For capacity expansion, it is necessary to simplify the number of periods (sometimes called time slices or load blocks) over which we model the system. For example, a single day might be represented by 3 time slices: one for each eight-hour period of the day. In turn, this day might represent 30 days, which have similar characteristics. In so doing, 30 * 24 =720 hours could be represented by a mere 3 time slices.

The benefit is that the problem is easier, and so faster, to solve. But the approach of using very few time slices has been limited by the advent of:

  • intermittent renewables, whose output shapes change greatly from one day to the next over the course of the year, and
  • storage devices that force us to use time slices that obey a time-sequential chronology (ie, a set of time slices where time constraints are preserved).

It is now the case that unless we use a very large number of time slices, the system that results from the capacity expansion problem is not resilient. The solution is to use more time slices – this is not really an option, unless we are looking at a very simple power system.

Despite this reality, some modellers often want to speed up the process, or do not have access to commercial solvers, and so they resort to use of a crude set of time slices. The outcome can often be a brittle or, on the other hand, massively overbuilt system. When working with a consultant using capacity expansion modelling, it is worth being aware about the assumptions they have made as to time slices – a Dark Art if ever there was one.

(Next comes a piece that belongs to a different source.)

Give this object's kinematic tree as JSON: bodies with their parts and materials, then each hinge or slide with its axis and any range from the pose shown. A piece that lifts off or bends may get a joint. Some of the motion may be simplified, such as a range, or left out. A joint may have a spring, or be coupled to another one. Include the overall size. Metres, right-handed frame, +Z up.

Carbon budgets and renewable targets – hiding costs in shadow prices

One of the powerful aspects of using an optimisation framework for solving models is the ability to impose constraints. It is trivial to add constraints to the model that do the following:

  • Place a limit on the amount of CO2 emissions that can be produced in a given timeframe.
  • Force in a particular level of renewable generation by some date.
  • Represent other limits or restrictions on the operation of the capacity expansion model.

In practice, these constraints are just like any other constraint, such as the supply-demand constraint, or a limit on the amount of generation that can connect in a region. These constraints have the potential to change the outcomes that would have otherwise occurred in their absence.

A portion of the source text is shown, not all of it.